For operations in moderate winter climates (lows above 0°F), 300,000-400,000 BTU is adequate. For cold climates (lows -10°F to -30°F), 500,000-600,000 BTU provides reliable performance. For extreme cold operations (-30°F to -40°F), 700,000-800,000 BTU is recommended. Under-sizing the boiler limits your operating window and reduces winter revenue.
How often should a hydrovac boiler be serviced?
Service the boiler at minimum annually, and ideally twice per year — a pre-season service before winter and a post-season service in spring. Heavy winter use (1,000+ boiler hours) may warrant mid-season service.
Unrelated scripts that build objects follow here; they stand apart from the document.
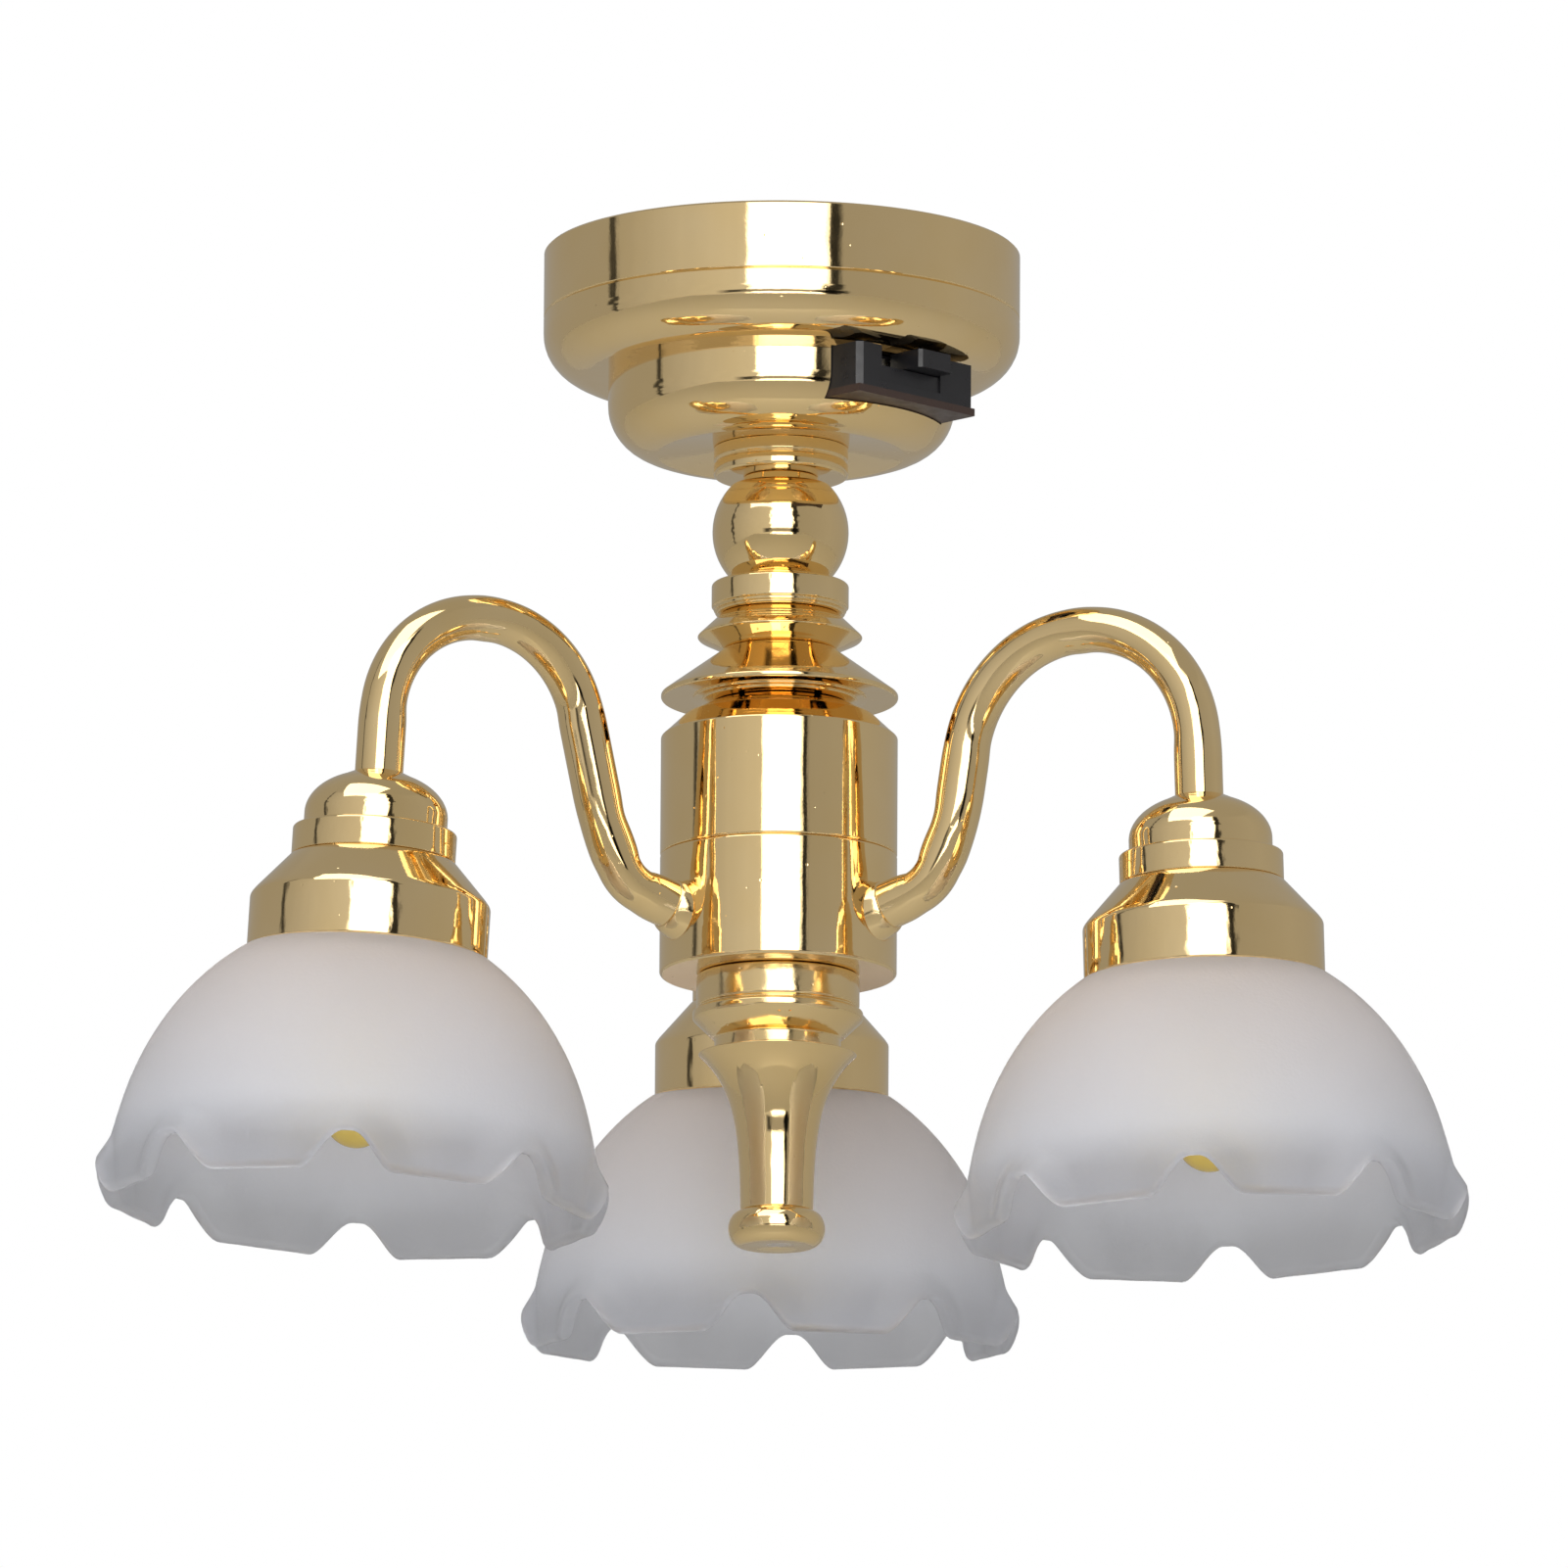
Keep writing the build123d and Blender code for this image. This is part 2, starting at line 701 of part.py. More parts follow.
# ---------------------------------------------------------------- finial
lip_top = hub_bottom - finial_band_height - 2 * edge_break
finial_neck = turned([
    (stud_radius + glue_gap, hub_bottom),
    (finial_neck_radius - edge_break, hub_bottom),
    (finial_neck_radius, hub_bottom - edge_break),
    (finial_neck_radius, hub_bottom - finial_band_height),
    (finial_neck_radius - edge_break, hub_bottom - finial_band_height - edge_break),
    (finial_lip_radius, lip_top),
    (finial_lip_radius, lip_top - finial_lip_height),
    (finial_waist_radius + edge_break, finial_top + finial_waist_height + edge_break),
    (finial_waist_radius, finial_top + finial_waist_height),
    (finial_waist_radius, finial_top),
    (stud_radius + glue_gap, finial_top),
])
save(finial_neck, "finial_neck")

stud_top = hub_floor_top - stud_end_gap
stud_bottom = stud_top - stud_length

with BuildPart() as finial:
    flare = finial_radius - finial_stem_radius
    with BuildSketch(Plane.XZ):
        with BuildLine():
            Polyline(
                (stud_radius + glue_gap, finial_top),
                (finial_waist_radius + edge_break, finial_top),
                (finial_radius, finial_top - edge_break))
            Spline(
                (finial_radius, finial_top - edge_break),
                (finial_stem_radius + 0.385 * flare, finial_top - 0.25 * finial_height),
                (finial_stem_radius + 0.09 * flare, finial_top - 0.62 * finial_height),
                (finial_stem_radius, tip_top),
                tangents=[(-0.85, -0.53), (0, -1)])
            Polyline(
                (finial_stem_radius, tip_top),
                (tip_spigot_radius + glue_gap, tip_top),
                (tip_spigot_radius + glue_gap, tip_top + tip_spigot_height + stud_end_gap),
                (0, tip_top + tip_spigot_height + stud_end_gap),
                (0, stud_bottom - stud_end_gap),
                (stud_radius + glue_gap, stud_bottom - stud_end_gap),
                (stud_radius + glue_gap, finial_top))
        make_face()
    revolve(axis=Axis.Z)
save(finial, "finial")

with BuildPart() as finial_tip:
    with BuildSketch(Plane.XZ):
        with BuildLine():
            Polyline(
                (0, tip_bottom),
                (0, tip_top + tip_spigot_height),
                (tip_spigot_radius, tip_top + tip_spigot_height),
                (tip_spigot_radius, tip_top),
                (finial_stem_radius - edge_break, tip_top))
            ThreePointArc(
                (finial_stem_radius - edge_break, tip_top),
                (tip_radius, tip_top - 0.52 * tip_height),
                (tip_radius - tip_flat, tip_bottom))
            Line((tip_radius - tip_flat, tip_bottom), (0, tip_bottom))
        make_face()
    revolve(axis=Axis.Z)
save(finial_tip, "finial_tip")

with BuildPart() as finial_stud:
    with BuildSketch(Plane.XY.offset(stud_bottom)):
        Circle(stud_radius)
    extrude(amount=stud_length)
save(finial_stud, "finial_stud")


# ---------------------------------------------------------------- arms
def bent(name, start_reach, end_depth, radius, bore_radius=0.0, lead=None):
    """A round bar or tube swept along an arm's centre line."""
    corners = arm_corners(name, start_reach, end_depth)
    arch = arch_radius(corners)
    bends = [first_bend_radius, second_bend_radius, arch, arch]
    if lead is not None:
        corners.insert(0, (lead, corners[0][1]))
        bends.insert(0, wire_lead_bend)
    bend_plane = arm_plane(name)
    route = [bend_plane.from_local_coords(Vector(*corner)) for corner in corners]
    with BuildPart() as piece:
        with BuildLine():
            path = FilletPolyline(*route, radius=bends)
        with BuildSketch(Plane(origin=path @ 0, z_dir=path % 0)):
            Circle(radius)
            if bore_radius > 0:
                Circle(bore_radius, mode=Mode.SUBTRACT)
        sweep()
    return piece


def ferrule(name):
    """The rounded collar that dresses an arm's joint with the hub."""
    round_end = ferrule_radius - arm_radius - glue_gap
    with BuildPart() as piece:
        plane = entry_plane(name)
        with BuildSketch(plane):
            with BuildLine():
                Polyline(
                    (ferrule_radius, ferrule_length - round_end),
                    (ferrule_radius, -ferrule_radius),
                    (arm_radius + glue_gap, -ferrule_radius),
                    (arm_radius + glue_gap, ferrule_length))
                RadiusArc(
                    (arm_radius + glue_gap, ferrule_length),
                    (ferrule_radius, ferrule_length - round_end),
                    round_end)
            make_face()
        revolve(axis=Axis(plane.origin, plane.y_dir))
        with Locations((0, 0, (hub_top + hub_bottom) / 2)):
            Cylinder(barrel_radius, 2 * hub_height, mode=Mode.SUBTRACT)
    return piece


def tip_plane(name):
    """Plane through an arm's tip: Y points back up the arm, so heights below the tip are negative."""
    lean = radians(arm_shapes[name][5])
    bend_plane = arm_plane(name)
    tip = bend_plane.from_local_coords(Vector(*arm_corners(name, arm_inner_reach, 0)[-1]))
    across = bend_plane.x_dir * cos(lean) + bend_plane.y_dir * sin(lean)
    return Plane(origin=tip, x_dir=across, z_dir=bend_plane.z_dir)


# ---------------------------------------------------------------- shade holders
holder_ring_top = -dome_height
holder_ring_bottom = holder_ring_top - holder_ring_height
cone_bottom = holder_ring_bottom - cup_cone_height
cup_bottom = cone_bottom - cup_height
holder_bore = holder_ring_radius - holder_ring_wall
cup_bore = cup_radius - cup_wall


def domed_cap(plane):
    """The domed cap and ring that slips over the arm's tip."""
    hole = arm_radius + glue_gap
    crown = 3 * edge_break
    dome_foot = -0.72 * dome_height
    with BuildPart() as piece:
        with BuildSketch(plane):
            with BuildLine():
                Line((hole, crown), (hole + crown, crown))
                ThreePointArc(
                    (hole + crown, crown),
                    (0.85 * dome_radius, -0.2 * dome_height),
                    (dome_radius, dome_foot))
                Polyline(
                    (dome_radius, dome_foot),
                    (dome_radius, holder_ring_top),
                    (holder_ring_radius - edge_break, holder_ring_top),
                    (holder_ring_radius, holder_ring_top - edge_break),
                    (holder_ring_radius, holder_ring_bottom),
                    (holder_bore, holder_ring_bottom),
                    (holder_bore, holder_ring_top + crown),
                    (hole, holder_ring_top + 2.5 * crown),
                    (hole, crown))
            make_face()
        revolve(axis=Axis(plane.origin, plane.y_dir))
    return piece


def shade_cup(plane):
    """The cone and cup that hold the shade's neck."""
    spigot = holder_bore - glue_gap
    return turned([
        (holder_ring_radius, holder_ring_bottom),
        (cup_radius - edge_break, cone_bottom + edge_break),
        (cup_radius, cone_bottom - edge_break),
        (cup_radius, cup_bottom),
        (cup_bore, cup_bottom),
        (cup_bore, cone_bottom - cup_wall),
        (spigot - cup_spigot_wall, holder_ring_bottom - cup_spigot_wall / 2),
        (spigot - cup_spigot_wall, holder_ring_bottom + cup_spigot_height),
        (spigot, holder_ring_bottom + cup_spigot_height),
        (spigot, holder_ring_bottom),
    ], plane)


# ---------------------------------------------------------------- shades
rim_height = cup_bottom - shade_height
curve_centre = rim_height + shade_skirt
shoulder = cup_bottom - glue_gap
shoulder_radius = cup_radius + shoulder_overhang
outer_end = acos(shoulder_radius / shade_radius)
outer_rise = (shoulder - curve_centre) / sin(outer_end)
inner_radius = shade_radius - shade_wall
inner_rise = outer_rise - shade_wall
neck_radius_outside = cup_bore - glue_gap
inner_neck = neck_radius_outside - shade_wall
inner_end = acos(inner_neck / inner_radius)
neck_top_height = cup_bottom + shade_neck_height
ridge_radius = crimp_opening_radius + crimp_wall
ridge_reach = shade_radius + crimp_reach


def wall_curve(radius, rise, end_angle):
    """A quarter-ellipse wall from its widest place up to end_angle, drawn as a spline."""
    steps = [end_angle * step / 5 for step in range(6)]
    points = [(radius * cos(t), curve_centre + rise * sin(t)) for t in steps]
    return Spline(*points, tangents=[(0, 1), (-radius * sin(end_angle), rise * cos(end_angle))])


def crimp_planes(name, plane):
    """Upright planes at the outer end of each pinched arch: Y up, Z outwards."""
    up = plane.y_dir
    rim_centre = plane.origin + up * rim_height
    front = (Vector(0, -1, 0) - up * Vector(0, -1, 0).dot(up)).normalized()
    side = up.cross(front)
    planes = []
    for step in range(crimp_count):
        angle = radians(crimp_turns[name] + step * 360 / crimp_count)
        outwards = front * cos(angle) + side * sin(angle)
        planes.append(Plane(
            origin=rim_centre + outwards * ridge_reach, x_dir=up.cross(outwards), z_dir=outwards))
    return planes


def shade(name):
    """A domed glass shade with a neck, and a rim pinched outwards into open arches."""
    plane = tip_plane(name)
    axis = Axis(plane.origin, plane.y_dir)
    planes = crimp_planes(name, plane)
    with BuildPart() as piece:
        # ridges over the arches
        with BuildSketch(*planes):
            with Locations((0, -crimp_centre_drop)):
                Circle(ridge_radius)
            with Locations((0, ridge_radius / 2)):
                Rectangle(2 * ridge_radius, ridge_radius, mode=Mode.INTERSECT)
        extrude(amount=-(ridge_reach - inner_radius - shade_wall / 2))
        # their outer ends lean in towards the rim
        with BuildSketch(plane):
            with BuildLine():
                Polyline(
                    (0, rim_height),
                    (shade_radius + crimp_foot_reach, rim_height),
                    (ridge_reach, rim_height + ridge_radius - crimp_centre_drop),
                    (0, rim_height + ridge_radius - crimp_centre_drop),
                    close=True)
            make_face()
        revolve(axis=axis, mode=Mode.INTERSECT)
        # the dome
        with BuildSketch(plane):
            with BuildLine():
                Polyline(
                    (inner_radius, curve_centre),
                    (inner_radius, rim_height),
                    (shade_radius, rim_height),
                    (shade_radius, curve_centre))
                wall_curve(shade_radius, outer_rise, outer_end)
                Polyline(
                    (shoulder_radius, shoulder),
                    (neck_radius_outside, shoulder),
                    (neck_radius_outside, neck_top_height),
                    (inner_neck, neck_top_height),
                    (inner_neck, curve_centre + inner_rise * sin(inner_end)))
                wall_curve(inner_radius, inner_rise, inner_end)
            make_face()
        revolve(axis=axis)
        # the arches
        with BuildSketch(*planes):
            with Locations((0, -crimp_centre_drop)):
                Circle(crimp_opening_radius)
        extrude(amount=-(ridge_reach - inner_radius + shade_wall), mode=Mode.SUBTRACT)
    return piece


# ---------------------------------------------------------------- lamps and wires
led_top = led_length - led_tip_drop


def led(plane):
    """A round LED with its flange, looking down."""
    with BuildPart() as piece:
        with BuildSketch(plane):
            with BuildLine():
                Line((0, led_top), (0, -led_tip_drop))
                RadiusArc((0, -led_tip_drop), (led_radius, -led_tip_drop + led_radius), -led_radius)
                Polyline(
                    (led_radius, -led_tip_drop + led_radius),
                    (led_radius, led_top - led_flange_height),
                    (led_flange_radius, led_top - led_flange_height),
                    (led_flange_radius, led_top),
                    (0, led_top))
            make_face()
        revolve(axis=Axis(plane.origin, plane.y_dir))
    return piece


def led_sleeve(plane):
    """The shrink sleeve over an LED's leads, from the arm's end to the LED."""
    return turned([
        (wire_radius + glue_gap, -arm_tip_depth),
        (sleeve_radius, -arm_tip_depth),
        (sleeve_radius, led_top),
        (wire_radius + glue_gap, led_top),
    ], plane)


for arm_name in arm_names:
    place = tip_plane(arm_name)
    save(bent(arm_name, arm_inner_reach, arm_tip_depth, arm_radius, arm_bore), f"arm_{arm_name}")
    save(ferrule(arm_name), f"arm_ferrule_{arm_name}")
    save(domed_cap(place), f"domed_cap_{arm_name}")
    save(shade_cup(place), f"shade_cup_{arm_name}")
    save(shade(arm_name), f"shade_{arm_name}")
    save(led(place), f"led_{arm_name}")
    save(led_sleeve(place), f"led_sleeve_{arm_name}")
    save(bent(arm_name, arm_inner_reach - wire_tail, -led_top, wire_radius, lead=splice_radius),
         f"arm_wires_{arm_name}")

splice_middle = entry_height + arm_corners("left", arm_inner_reach - wire_tail, 0)[0][1] + splice_rise
with BuildPart() as wire_splice:
    with BuildSketch(Plane.XY.offset(splice_middle - splice_height / 2)):
        Circle(splice_radius)
    extrude(amount=splice_height)
save(wire_splice, "wire_splice")

with BuildPart() as stem_wires:
    with BuildSketch(Plane.XY.offset(splice_middle + splice_height / 2)):
        with Locations((wire_radius, 0), (-wire_radius, 0)):
            Circle(wire_radius - glue_gap)
    extrude(amount=board_bottom - splice_middle - splice_height / 2)
save(stem_wires, "stem_wires")
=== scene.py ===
# %% [markdown]
# # A dolls' house ceiling light, one-twelfth scale
# Turned brass, plated with a thin layer of polished gold, carries three frosted glass
# shades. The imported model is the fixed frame. The outer radius and the ends of each
# turned piece on the stem are read from it. The smaller steps of their profiles, and the
# sizes of the arms, shade holders and shades, repeat the model's own values and are
# typed below, so they need changing here if the model changes. What the frame already
# shows well only gets a finish.

import json
from math import cos, radians, sin, tan

import bmesh
import bpy
import numpy as np
from mathutils import Matrix, Vector


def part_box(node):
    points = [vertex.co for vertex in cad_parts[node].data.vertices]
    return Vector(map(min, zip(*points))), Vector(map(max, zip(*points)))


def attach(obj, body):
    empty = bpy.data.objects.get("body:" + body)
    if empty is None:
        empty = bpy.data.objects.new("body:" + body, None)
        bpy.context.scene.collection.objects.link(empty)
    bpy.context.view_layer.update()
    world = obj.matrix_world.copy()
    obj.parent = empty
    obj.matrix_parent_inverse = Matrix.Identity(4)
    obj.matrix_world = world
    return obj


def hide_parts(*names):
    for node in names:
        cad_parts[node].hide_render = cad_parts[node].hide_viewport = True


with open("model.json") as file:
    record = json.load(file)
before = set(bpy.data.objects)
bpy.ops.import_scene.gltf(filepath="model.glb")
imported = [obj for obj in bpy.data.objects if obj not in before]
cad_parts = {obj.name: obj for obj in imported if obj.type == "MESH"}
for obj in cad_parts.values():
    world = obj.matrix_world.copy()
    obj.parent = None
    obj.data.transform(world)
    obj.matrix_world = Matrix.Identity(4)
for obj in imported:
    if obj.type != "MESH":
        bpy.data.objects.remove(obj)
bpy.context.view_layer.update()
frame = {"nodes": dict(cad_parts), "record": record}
nodes = frame["nodes"]
MM = 0.001
ARMS = ("left", "right", "rear")

# %% [markdown]
# A turned piece is as wide as its box, and stands between the box's lowest and highest
# point, so one small function reads all three.

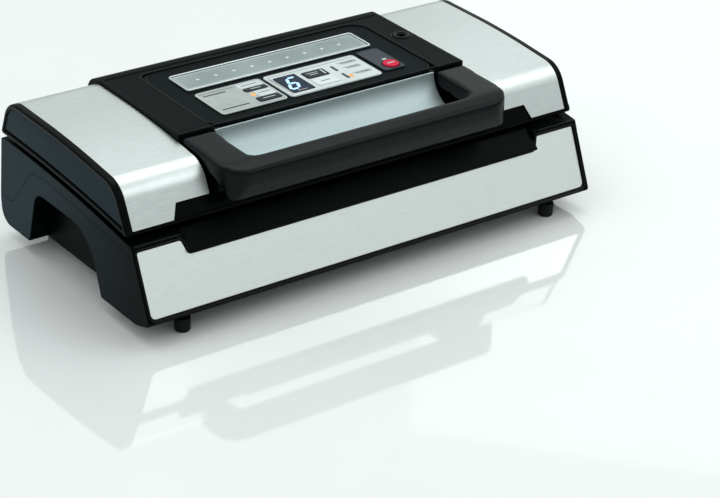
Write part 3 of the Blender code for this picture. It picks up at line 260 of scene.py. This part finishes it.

Annual service should include descaling, burner cleaning, flame sensor testing, ignition system inspection, and safety control verification.
What causes boiler scale buildup?
Scale forms when dissolved minerals in the water (primarily calcium and magnesium) precipitate out as the water is heated. Hard water produces more scale. Scale insulates the heat exchanger, reducing heat transfer and increasing fuel consumption. Regular descaling and using water softening when possible minimize scale accumulation.